What I am interested beyond remembering and understanding why the first world war started and what happen during the war was the way it change the future development of British society, how the war was documented on the home front as well as the western front through photography, a medium along with the moving image that captured and shaped our visual view and sense of the twentieth century. Photography had established itself over the past 60 years before the first world war as the medium that could best visually capture and convey what war and conflict was like from the American Civil War, the Crimean War to the Boer War, it was to supplant drawing that was traditionally used to visually record the actual event and painting that was done mostly after the event. The photographic medium could capture the instant and render the ‘real’ in an effective manner, the imagery of war was no longer recreated from memory as was the case with painting, it was now an exact document of a moment in time. Sometimes the photograph was staged to give it greater context as perhaps seen in William Rider-Rider’s photograph above, or it was staged for propaganda purposes which was often the case in war but in most cases photography just captured things as they were either in the heat of battle or those long drawn out mundane moments of waiting, the waiting for death and the witnessing of death. Photography proved an excellent medium to capture futility, rapture and the horror of war, the mechanical indifference of the camera had little time for the grandiose depictions of war that perhaps past art forms have leant themselves towards.

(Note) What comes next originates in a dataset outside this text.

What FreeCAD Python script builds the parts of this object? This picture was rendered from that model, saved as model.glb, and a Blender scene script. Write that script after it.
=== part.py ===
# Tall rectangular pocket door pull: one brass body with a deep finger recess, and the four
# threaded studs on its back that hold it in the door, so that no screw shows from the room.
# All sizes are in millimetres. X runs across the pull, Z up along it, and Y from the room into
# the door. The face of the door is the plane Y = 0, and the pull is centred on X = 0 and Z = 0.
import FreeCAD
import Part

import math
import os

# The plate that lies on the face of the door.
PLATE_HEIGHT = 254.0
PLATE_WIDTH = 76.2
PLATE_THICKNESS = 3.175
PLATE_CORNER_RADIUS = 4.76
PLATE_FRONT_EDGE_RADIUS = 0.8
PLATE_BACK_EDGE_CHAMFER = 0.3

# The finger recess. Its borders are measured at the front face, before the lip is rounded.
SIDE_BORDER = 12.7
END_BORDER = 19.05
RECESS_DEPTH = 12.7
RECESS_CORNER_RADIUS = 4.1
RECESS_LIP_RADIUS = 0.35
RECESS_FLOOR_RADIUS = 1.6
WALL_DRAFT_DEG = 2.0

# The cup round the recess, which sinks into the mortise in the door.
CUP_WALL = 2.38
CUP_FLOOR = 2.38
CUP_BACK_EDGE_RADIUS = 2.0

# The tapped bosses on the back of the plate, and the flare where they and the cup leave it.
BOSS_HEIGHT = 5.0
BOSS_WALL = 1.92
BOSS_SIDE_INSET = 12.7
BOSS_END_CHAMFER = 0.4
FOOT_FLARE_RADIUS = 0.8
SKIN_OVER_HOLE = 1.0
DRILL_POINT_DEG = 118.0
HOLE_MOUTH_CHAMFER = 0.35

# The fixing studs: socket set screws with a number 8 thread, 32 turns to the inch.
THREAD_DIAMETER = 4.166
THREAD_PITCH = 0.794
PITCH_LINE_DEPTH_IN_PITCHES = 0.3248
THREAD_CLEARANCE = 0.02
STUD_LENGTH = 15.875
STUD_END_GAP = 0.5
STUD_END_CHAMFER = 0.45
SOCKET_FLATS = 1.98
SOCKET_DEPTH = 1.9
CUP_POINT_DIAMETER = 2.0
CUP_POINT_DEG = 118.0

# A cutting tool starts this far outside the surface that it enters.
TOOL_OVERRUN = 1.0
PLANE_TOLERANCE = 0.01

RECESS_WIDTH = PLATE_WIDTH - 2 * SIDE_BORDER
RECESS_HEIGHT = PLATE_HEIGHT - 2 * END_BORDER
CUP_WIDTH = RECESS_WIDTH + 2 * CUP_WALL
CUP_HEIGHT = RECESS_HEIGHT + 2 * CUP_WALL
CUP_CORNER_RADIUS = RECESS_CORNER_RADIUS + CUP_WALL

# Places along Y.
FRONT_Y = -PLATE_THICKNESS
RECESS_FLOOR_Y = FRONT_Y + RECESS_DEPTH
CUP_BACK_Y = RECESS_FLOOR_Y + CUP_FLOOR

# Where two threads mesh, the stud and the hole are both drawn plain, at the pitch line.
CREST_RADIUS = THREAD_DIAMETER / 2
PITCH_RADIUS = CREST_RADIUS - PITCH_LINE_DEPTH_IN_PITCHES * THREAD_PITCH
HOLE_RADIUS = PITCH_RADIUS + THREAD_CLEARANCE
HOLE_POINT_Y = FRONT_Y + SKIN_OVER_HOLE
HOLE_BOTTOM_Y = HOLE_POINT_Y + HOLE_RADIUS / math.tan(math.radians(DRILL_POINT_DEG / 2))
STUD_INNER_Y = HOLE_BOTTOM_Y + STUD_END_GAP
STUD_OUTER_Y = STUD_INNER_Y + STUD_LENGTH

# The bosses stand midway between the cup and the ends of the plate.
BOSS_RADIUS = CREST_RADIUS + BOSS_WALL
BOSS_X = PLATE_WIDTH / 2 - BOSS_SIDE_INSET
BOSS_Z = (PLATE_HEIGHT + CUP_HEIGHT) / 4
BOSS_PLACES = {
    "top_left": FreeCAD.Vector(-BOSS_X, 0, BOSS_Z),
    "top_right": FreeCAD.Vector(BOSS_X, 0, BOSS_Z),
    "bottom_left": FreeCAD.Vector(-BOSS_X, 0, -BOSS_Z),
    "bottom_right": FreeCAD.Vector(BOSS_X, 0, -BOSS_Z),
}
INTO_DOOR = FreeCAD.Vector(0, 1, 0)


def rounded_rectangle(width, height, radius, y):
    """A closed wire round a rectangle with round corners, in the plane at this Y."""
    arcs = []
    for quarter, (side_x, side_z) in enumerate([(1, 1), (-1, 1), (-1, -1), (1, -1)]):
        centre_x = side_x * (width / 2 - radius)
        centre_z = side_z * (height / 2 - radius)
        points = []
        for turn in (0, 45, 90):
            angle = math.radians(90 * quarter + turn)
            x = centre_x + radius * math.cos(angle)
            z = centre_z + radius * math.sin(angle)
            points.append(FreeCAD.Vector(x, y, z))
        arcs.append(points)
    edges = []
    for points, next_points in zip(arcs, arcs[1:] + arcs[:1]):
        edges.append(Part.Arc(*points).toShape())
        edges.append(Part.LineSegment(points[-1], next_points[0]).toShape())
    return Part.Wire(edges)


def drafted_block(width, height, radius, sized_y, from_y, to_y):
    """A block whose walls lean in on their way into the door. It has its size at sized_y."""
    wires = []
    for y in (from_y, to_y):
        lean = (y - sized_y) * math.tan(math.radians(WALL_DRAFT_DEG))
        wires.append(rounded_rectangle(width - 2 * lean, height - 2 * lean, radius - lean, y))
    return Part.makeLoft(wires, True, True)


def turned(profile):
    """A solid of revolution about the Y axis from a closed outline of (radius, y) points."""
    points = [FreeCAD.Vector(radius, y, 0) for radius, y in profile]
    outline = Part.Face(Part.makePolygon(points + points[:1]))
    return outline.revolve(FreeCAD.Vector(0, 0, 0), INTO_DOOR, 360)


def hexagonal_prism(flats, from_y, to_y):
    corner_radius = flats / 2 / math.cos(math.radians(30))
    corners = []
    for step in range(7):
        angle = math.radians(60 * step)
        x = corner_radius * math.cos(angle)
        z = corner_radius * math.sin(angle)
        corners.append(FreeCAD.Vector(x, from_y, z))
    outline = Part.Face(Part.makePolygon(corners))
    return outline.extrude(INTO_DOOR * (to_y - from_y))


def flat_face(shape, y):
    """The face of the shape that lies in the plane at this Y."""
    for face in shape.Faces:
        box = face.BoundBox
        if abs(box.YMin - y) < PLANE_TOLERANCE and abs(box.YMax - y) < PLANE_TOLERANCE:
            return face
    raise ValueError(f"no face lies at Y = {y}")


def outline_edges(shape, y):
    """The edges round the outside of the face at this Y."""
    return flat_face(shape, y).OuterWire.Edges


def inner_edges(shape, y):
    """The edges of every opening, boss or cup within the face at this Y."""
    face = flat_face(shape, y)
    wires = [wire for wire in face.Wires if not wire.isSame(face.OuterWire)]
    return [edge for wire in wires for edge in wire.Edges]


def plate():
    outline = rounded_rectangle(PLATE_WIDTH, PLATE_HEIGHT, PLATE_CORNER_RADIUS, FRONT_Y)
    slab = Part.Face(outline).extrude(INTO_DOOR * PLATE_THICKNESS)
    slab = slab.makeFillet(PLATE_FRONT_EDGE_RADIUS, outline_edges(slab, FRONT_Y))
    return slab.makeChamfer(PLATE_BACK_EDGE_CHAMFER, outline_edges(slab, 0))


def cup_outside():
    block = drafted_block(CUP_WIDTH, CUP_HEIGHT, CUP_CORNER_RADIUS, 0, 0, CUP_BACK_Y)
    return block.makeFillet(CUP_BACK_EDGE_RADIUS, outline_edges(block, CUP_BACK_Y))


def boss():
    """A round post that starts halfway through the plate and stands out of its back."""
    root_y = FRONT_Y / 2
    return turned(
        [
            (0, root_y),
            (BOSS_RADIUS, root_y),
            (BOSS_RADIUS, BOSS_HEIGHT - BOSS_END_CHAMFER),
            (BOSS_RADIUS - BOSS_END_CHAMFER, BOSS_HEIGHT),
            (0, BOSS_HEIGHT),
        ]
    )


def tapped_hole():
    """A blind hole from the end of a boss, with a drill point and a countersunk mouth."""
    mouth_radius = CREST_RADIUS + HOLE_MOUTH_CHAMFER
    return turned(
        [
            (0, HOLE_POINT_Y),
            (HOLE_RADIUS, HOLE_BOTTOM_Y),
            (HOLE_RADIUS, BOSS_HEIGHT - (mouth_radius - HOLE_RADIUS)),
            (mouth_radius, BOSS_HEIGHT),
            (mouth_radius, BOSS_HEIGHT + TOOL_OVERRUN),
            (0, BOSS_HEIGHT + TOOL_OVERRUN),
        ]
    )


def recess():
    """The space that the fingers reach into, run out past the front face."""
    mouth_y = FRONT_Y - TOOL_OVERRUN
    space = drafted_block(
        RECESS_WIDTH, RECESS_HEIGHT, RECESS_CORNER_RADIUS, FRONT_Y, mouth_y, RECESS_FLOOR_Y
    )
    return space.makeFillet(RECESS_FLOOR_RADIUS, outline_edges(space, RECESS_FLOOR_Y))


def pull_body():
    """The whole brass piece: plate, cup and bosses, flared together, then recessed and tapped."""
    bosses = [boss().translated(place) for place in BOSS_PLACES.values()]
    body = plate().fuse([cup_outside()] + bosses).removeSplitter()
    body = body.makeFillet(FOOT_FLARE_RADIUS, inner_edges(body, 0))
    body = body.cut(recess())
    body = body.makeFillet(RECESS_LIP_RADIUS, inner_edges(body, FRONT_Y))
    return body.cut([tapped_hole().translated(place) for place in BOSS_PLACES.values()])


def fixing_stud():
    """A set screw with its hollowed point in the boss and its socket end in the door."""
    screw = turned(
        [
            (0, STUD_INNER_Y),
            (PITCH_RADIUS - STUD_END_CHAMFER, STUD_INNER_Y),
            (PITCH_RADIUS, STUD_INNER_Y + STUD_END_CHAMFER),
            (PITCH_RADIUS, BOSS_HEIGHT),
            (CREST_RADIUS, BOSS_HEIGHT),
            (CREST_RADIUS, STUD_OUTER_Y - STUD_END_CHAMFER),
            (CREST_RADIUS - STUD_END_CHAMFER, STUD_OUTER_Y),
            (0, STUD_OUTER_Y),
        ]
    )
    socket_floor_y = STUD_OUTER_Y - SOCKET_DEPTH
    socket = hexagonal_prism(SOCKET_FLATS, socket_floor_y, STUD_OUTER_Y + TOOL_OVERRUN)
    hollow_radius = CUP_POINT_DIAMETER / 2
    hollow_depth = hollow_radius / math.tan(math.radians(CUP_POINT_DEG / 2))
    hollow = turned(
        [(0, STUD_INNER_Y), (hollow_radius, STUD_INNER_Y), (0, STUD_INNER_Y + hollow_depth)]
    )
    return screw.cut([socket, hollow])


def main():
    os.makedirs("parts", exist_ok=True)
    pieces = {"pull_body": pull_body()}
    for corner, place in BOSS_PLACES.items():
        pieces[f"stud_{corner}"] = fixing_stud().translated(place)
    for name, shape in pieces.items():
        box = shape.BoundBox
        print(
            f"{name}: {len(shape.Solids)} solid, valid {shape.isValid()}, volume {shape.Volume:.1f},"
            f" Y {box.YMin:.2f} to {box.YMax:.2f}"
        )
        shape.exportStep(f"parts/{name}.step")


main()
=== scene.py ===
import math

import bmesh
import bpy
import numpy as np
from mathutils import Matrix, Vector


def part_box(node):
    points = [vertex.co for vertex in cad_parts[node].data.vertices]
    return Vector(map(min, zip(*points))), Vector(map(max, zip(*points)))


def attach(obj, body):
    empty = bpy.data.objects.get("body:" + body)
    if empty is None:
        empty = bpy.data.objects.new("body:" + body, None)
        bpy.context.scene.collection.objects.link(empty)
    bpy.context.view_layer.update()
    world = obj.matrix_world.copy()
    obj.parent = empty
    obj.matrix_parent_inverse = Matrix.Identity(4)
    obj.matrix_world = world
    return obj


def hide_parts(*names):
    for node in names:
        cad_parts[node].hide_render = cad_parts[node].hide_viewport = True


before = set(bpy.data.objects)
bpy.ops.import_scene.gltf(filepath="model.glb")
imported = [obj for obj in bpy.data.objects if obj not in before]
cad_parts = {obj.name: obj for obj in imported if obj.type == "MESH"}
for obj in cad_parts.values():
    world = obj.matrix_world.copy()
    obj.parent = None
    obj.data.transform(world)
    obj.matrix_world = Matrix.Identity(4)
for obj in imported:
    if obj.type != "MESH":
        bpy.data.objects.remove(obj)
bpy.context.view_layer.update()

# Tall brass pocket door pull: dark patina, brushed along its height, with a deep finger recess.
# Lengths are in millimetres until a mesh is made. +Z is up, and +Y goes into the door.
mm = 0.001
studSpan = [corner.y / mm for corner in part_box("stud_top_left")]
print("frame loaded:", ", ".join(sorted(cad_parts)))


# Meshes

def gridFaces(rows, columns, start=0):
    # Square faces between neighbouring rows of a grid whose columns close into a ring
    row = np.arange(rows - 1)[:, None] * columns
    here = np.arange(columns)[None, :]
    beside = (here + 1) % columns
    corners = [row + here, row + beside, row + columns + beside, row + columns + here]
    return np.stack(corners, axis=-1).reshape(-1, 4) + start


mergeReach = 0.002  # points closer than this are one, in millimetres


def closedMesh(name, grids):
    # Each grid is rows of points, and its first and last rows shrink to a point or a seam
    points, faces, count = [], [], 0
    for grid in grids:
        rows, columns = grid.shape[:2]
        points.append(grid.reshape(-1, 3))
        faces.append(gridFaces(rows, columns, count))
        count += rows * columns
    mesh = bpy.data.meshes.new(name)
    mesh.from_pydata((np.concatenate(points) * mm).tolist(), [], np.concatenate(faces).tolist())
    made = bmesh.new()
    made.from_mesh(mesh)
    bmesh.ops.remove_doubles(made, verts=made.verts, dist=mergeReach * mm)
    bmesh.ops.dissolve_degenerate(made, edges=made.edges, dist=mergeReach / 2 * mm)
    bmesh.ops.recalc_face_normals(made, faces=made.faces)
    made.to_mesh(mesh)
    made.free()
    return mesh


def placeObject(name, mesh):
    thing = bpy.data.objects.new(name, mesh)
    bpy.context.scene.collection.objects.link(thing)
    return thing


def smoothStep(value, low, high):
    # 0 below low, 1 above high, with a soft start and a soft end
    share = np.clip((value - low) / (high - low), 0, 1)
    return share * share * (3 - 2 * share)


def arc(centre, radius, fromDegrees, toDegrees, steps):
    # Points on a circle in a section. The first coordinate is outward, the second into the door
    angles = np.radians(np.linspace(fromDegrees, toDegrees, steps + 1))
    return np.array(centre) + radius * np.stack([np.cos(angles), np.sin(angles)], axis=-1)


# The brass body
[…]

The photograph of Passchendaele is of a man altered landscape, it depicts a time in human history of utter waste and carnage, the madness humans can inflict upon one another and the world around them. It signalled the end of empires in Europe and a new world order that was finally shaped by another world war between 1939 to 1945 that saw the ultimate weapon of mass destruction, the atomic bomb. British society fundamentally change after the first world war, the old feudalism of the upper classes collapse as their sons perished on the western front, women got the right to vote, the working class were more empowered, the early shoots of the welfare state started to emerge as government took greater responsibility and control over the populace. Finally and joyfully for me at least Britain began to loose its empire (Britian in 1922 held sway of one-fifth of the world or nearly half a billion people) and return sovereignty back to people it had conquered and exploited over the past four hundred years, the right for self determination for better or worst is an improvement to that of subjugation and servitude of empire.

I will remember the first world war on one hand as an insane act in the history of humanity but also as a fracture from the past, a new beginning of modernity and democracy under the shadow of a new concept of total war, a war of mutual assured destruction.